Viewed 5 days ago, January 11 2009: Sputnik Mania directed by David Hoffman and narrated by Liev Schreiber.
(A new blog and already I’m 5 days behind. This is, though, the only pending movie log entry. I waffled for a while about whether or not it fits my criteria for logging as a movie. But it does, so here it is.)
This is a documentary about how the US reacted to the USSR’s launch of the Sputnik satellite in October of 1957, and about the early days of the space race. It had been 50 years between that launch and the release of this movie, and many people have forgotten (or never knew) what the climate was like and to what degree the entry into space was seen as a military threat or opportunity.

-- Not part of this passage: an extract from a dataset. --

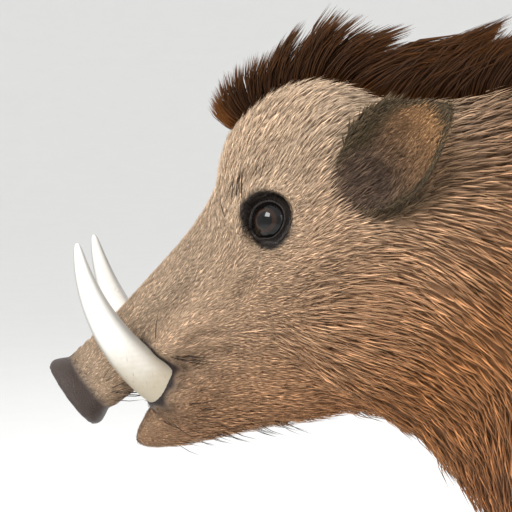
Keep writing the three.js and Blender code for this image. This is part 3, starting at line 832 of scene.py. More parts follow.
def markings(co, normals, ears):
    """The animal's colours: pale face, brown neck and trunk, dark legs, ears, lids and snout;
    painted light under the jaw, painted shade and light on the head's folds and swellings, and
    painted shade deep in the nostrils.
    """
    skin = bpy.context.scene.boar_skin
    coat = bpy.context.scene.boar_coat
    face, cheek, neck, body, trunk, leg, ear = (
        np.array(c) for c in (coat.face_colour, coat.cheek_colour, coat.neck_colour,
                              coat.body_colour, coat.trunk_colour, coat.leg_colour, coat.ear_colour)
    )
    lower = co[:, 1] - co[:, 2]  # grows backwards and downwards
    tint = ramp_colours(lower, [(-1.30, face), (-1.20, (face + cheek) / 2), (-1.11, cheek),
                                (-0.98, neck), (-0.78, body), (-0.45, trunk), (0.5, trunk * 0.9)])
    back = ease(normals[:, 2], 0.2, 0.9) * ease(co[:, 1], -0.45, -0.2)
    tint = blend_rows(tint, trunk * 0.45, 0.75 * back)
    belly = ease(-normals[:, 2], 0.3, 0.9) * ease(co[:, 1], -0.3, -0.1)
    belly *= ease(co[:, 2], 0.3, 0.36)
    tint = blend_rows(tint, cheek * 0.8, 0.35 * belly)
    tint = blend_rows(tint, leg, 1 - ease(co[:, 2], 0.20, 0.44))
    behind, above = head_frame(co)
    paler = ease(-above, 0.06, 0.12) * (1 - ease(behind, 0.34, 0.46))  # painted light under the jaw, lifting the shade that falls on its underside
    paler += ease(above, 0.05, 0.10) * (1 - ease(behind, 0.36, 0.46))  # the forehead is paler as well
    tint *= 1 + 0.22 * paler[:, None]
    # painted shade in the head's folds and painted light on its swellings
    tint *= np.clip(1 + 60 * face_relief(co) * on_head(co), 0.70, 1.12)[:, None]
    chin = ease(-above, 0.05, 0.09) * (1 - ease(behind, 0.10, 0.20))
    tint = blend_rows(tint, neck * 0.7, 0.35 * chin)
    for side in SIDES:
        around = 1 - ease(eye_oval(side, co, EYE_DARK), 0.90, 1.06)
        tint = blend_rows(tint, skin.lid_colour, around)
        share, edge, way = ear_frame(side, co)
        here = ears * (np.sign(co[:, 0]) == SIDES[side])
        tint = blend_rows(tint, ear, here)
        inner = here * ease(normals @ way, 0.0, 0.4)
        inner *= 1 - ease(edge, 0.55, 0.78)
        inner *= 1 - ease(share, 0.74, 0.86)
        tint = blend_rows(tint, ramp_colours(share, EAR_HOLLOW), inner)
    disc = 1 - ease(behind, 0.021, 0.031)
    tint = blend_rows(tint, skin.snout_colour, disc)
    for sign in SIDES.values():
        # painted shade: the nostrils' lining grows darker deep in each hole
        hole = nostril(sign, co[:, 0], above - 0.001)
        deep = (1 - ease(hole, 0.5, 0.85)) * ease(behind, 0.001, 0.006)
        deep *= 1 - ease(behind, 0.03, 0.04)
        tint = blend_rows(tint, np.array(skin.mouth_colour) * 0.5, deep)
    gape = np.maximum(mouth_gap(co, normals), gum(co))
    return blend_rows(tint, skin.mouth_colour, gape)


def gum(co):
    """1 where the skin borders a tusk, 0 away from it."""
    share = np.zeros(len(co))
    near = from_tusk(co) < 0.07
    tusks = surface_of("tusk_left", "tusk_right")
    share[near] = 1 - ease(distance_to(tusks, co[near]), 0.0066, 0.0122)
    return share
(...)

The documentary focuses on the culture and times, on the atomic weapons race, on each country’s view of and fear of the other – on those elements of circumstance as much as it does on the mere facts of launching satellites into space.

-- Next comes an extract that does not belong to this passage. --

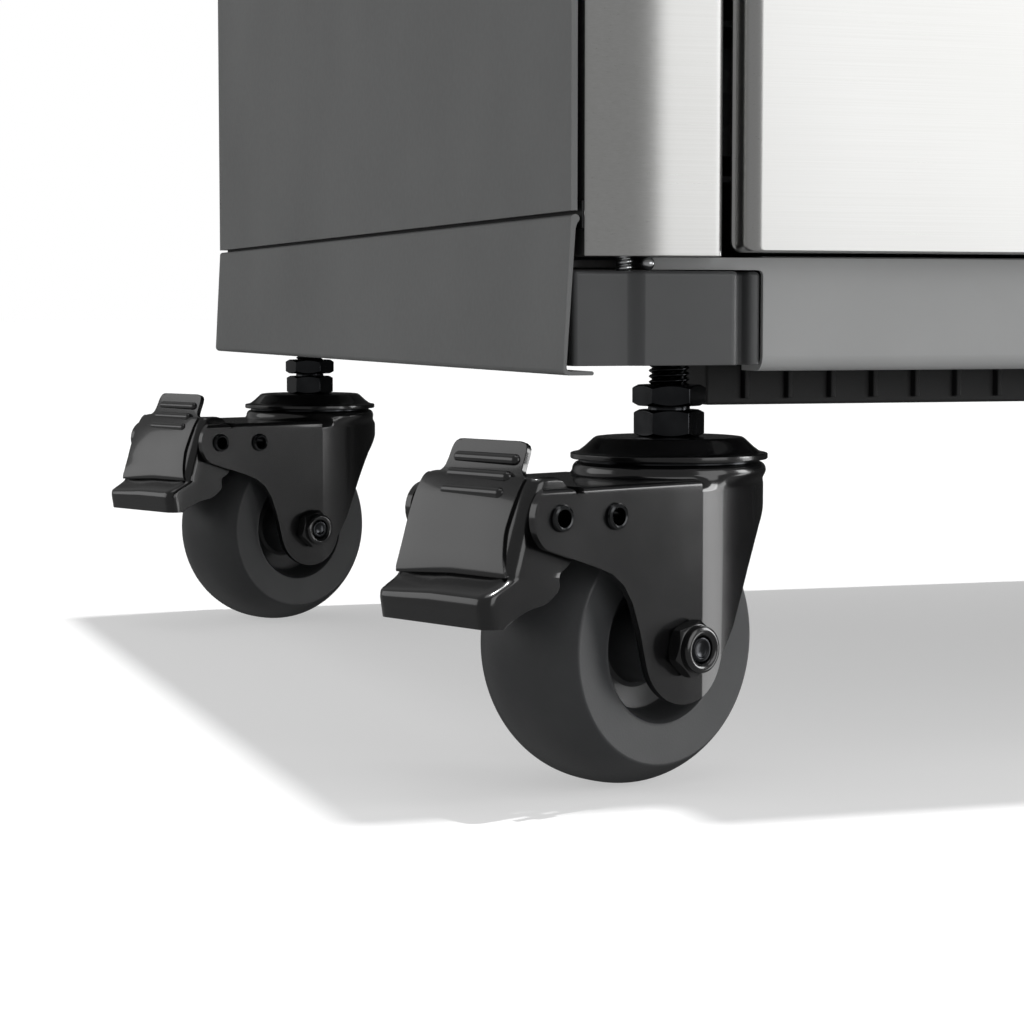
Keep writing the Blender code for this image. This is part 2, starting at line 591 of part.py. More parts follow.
def build_casters(materials, parent):
    patterns = {name: finish(make(), colour, materials, smooth) for name, make, colour, smooth in CASTER_PIECES}
    origins = {"wheel": Vector((TRAIL, 0, WHEEL_RADIUS)), "axle": Vector((TRAIL, 0, WHEEL_RADIUS)),
               "pedal": PEDAL_PIVOT}
    patterns["pedal"].data.transform(Matrix.Translation(-PEDAL_PIVOT))
    for corner, place, turn in caster_places():
        axis = bpy.data.objects.new(f"swivel_axis_{corner}", None)
        bpy.context.collection.objects.link(axis)
        axis.parent = parent
        axis.location = place
        axis.rotation_euler.z = turn
        for name, pattern in patterns.items():
            copy = bpy.data.objects.new(f"caster_{corner}_{name}", pattern.data)
            bpy.context.collection.objects.link(copy)
            copy.parent = axis
            copy.location = origins.get(name, Vector())
    for pattern in patterns.values():
        bpy.data.objects.remove(pattern, do_unlink=True)


def build_cabinet(materials, parent):
    rows = drawer_rows()
    pieces = []

    def keep(piece, colour, smooth=False):
        pieces.append(finish(piece, colour, materials, smooth))
        return piece

    skirt = keep(left_skirt(), "shell_paint", True)
    panel = keep(left_side_panel(), "shell_paint")
    column = keep(left_column(), "stainless", True)
    liner = keep(left_slide_liner(rows), "zinc_steel")
    for piece, name in ((skirt, "right_skirt"), (panel, "right_side_panel"), (column, "right_column"),
                        (liner, "right_slide_liner")):
        pieces.append(mirrored(piece, name))
    left = -WIDTH / 2 + BLOCK_INSET
    for row, front, stem in (("front", FRONT_Y, FRONT_STEM), ("rear", BACK_Y - BLOCK_DEPTH, REAR_STEM)):
        block = keep(corner_block(f"corner_block_{row}_left", stem, front, left), "black_plastic")
        pieces.append(mirrored(block, f"corner_block_{row}_right"))
    keep(base_rail(), "rail_paint", True)
    keep(base_pan(), "shell_paint")
    keep(floor_brace(), "black_plastic")
    keep(back_panel(), "shell_paint")
    keep(top_panel(), "shell_paint")
    keep(top_mat(), "rubber_mat")
    keep(lock_cylinder(), "aluminium", True)
    keep(push_handle(), "stainless", True)
    for number, (bottom, height) in enumerate(rows, 1):
        keep(drawer_box(number, bottom, height), "zinc_steel")
        keep(drawer_front(number, bottom, height), "stainless", True)
        keep(drawer_pull(number, bottom, height), "aluminium", True)
    for piece in pieces:
        piece.parent = parent


def main():
    clear_scene()
    materials = {name: make_material(name, *values) for name, values in FINISHES.items()}
    cabinet = bpy.data.objects.new("cabinet_origin", None)
    bpy.context.collection.objects.link(cabinet)
    cabinet.location.x = CABINET_SHIFT_X
    build_cabinet(materials, cabinet)
    build_casters(materials, cabinet)
    bpy.context.view_layer.update()


main()
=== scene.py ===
# %% [markdown]
# # A rolling tool chest
# This is a steel cabinet with four drawers on four swivel casters. The solid model that MuJoCo moves is loaded
# first, as a fixed frame. Everything after that is about looks: each piece gets the finish of the real material,
# and the pieces whose real shape is finer than the frame's are built again in detail and ride on the same bodies.

# %% Load the frame
import json
import math

import bmesh
import bpy
import numpy as np
from mathutils import Matrix, Vector

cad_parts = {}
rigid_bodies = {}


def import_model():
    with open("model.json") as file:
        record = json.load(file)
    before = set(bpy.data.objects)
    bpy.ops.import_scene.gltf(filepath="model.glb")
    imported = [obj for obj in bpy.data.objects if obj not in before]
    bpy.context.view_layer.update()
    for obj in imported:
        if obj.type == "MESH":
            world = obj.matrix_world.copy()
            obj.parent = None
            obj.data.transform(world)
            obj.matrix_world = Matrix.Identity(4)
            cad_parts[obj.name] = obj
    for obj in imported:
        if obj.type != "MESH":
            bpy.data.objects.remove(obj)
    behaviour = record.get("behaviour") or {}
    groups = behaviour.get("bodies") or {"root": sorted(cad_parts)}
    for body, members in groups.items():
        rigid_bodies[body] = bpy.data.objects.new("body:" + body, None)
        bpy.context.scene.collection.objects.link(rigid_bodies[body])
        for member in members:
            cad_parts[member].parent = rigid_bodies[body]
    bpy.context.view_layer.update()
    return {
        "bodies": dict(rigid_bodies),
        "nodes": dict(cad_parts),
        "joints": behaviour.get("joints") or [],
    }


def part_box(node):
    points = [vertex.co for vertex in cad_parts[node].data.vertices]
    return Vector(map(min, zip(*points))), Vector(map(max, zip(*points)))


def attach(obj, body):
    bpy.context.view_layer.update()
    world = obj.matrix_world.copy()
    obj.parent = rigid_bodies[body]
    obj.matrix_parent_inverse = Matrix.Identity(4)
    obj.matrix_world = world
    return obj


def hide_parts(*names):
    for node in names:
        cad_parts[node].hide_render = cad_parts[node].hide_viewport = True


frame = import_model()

MM = 0.001

# %% [markdown]
# ## Colours and nodes
# A paint chart gives colours as sRGB hex codes, but a shader works with linear light, so one function converts them.
# Materials here are small node trees. One helper adds a node, sets its properties and values, and links its inputs,
# which keeps each material short enough to read in one go.

# %% Colour and node helpers


def linear(code):
    """A hex colour such as #8f9193 as linear red, green, blue and alpha."""
    shares = [int(code[i:i + 2], 16) / 255 for i in (1, 3, 5)]
    return (*[s / 12.92 if s <= 0.04045 else ((s + 0.055) / 1.055) ** 2.4 for s in shares], 1.0)


def add(tree, kind, links=None, values=None, **properties):
    """Adds one shader node: its properties, the values of its inputs, and what is linked into them."""
    made = tree.nodes.new("ShaderNode" + kind)
    for name, value in properties.items():
        setattr(made, name, value)
    for name, value in (values or {}).items():
        made.inputs[name].default_value = value
    for name, socket in (links or {}).items():
        tree.links.new(socket, made.inputs[name])
    return made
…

It’s hard to connect with what a shock the Sputnik launch was to people in the US at the time. To ordinary citizens who arrogantly believed that only the US was truly capable of making great advances and that the Soviets couldn’t even build a decent refrigerator, USSR being in space rudely revealed a different reality. Mentioned are the amateur rocket clubs that sprung up around the country (Homer Hickam, author of “Rocket Boys” — which coincidentally I read not too long ago — had a brief appearance) and the push for more and better science education. To the military, the initial space launch and those that followed were more sinister: to be able to put a heavy satellite into orbit was blatant proof of the current ability to launch a nuclear missile strike to any target on Earth. It also implied a future ability to put arms into orbit, stockpiling them until they could be hurled downwards.
A lot of interesting tidbits are to be found in this film. Sergei Khrushchev, son of Nikita and now a naturalized US citizen, remembered a joke about the USSR’s advice to its citizens. In one analog to the US’s “duck and cover” instructions, soviet people were told to tamp down the radioactive dust and then remain covered. The joke was that if you see a bright light, you should cover yourself up and crawl very slowly to the graveyard.
Interesting if you like this sort of thing (goes without saying, no?).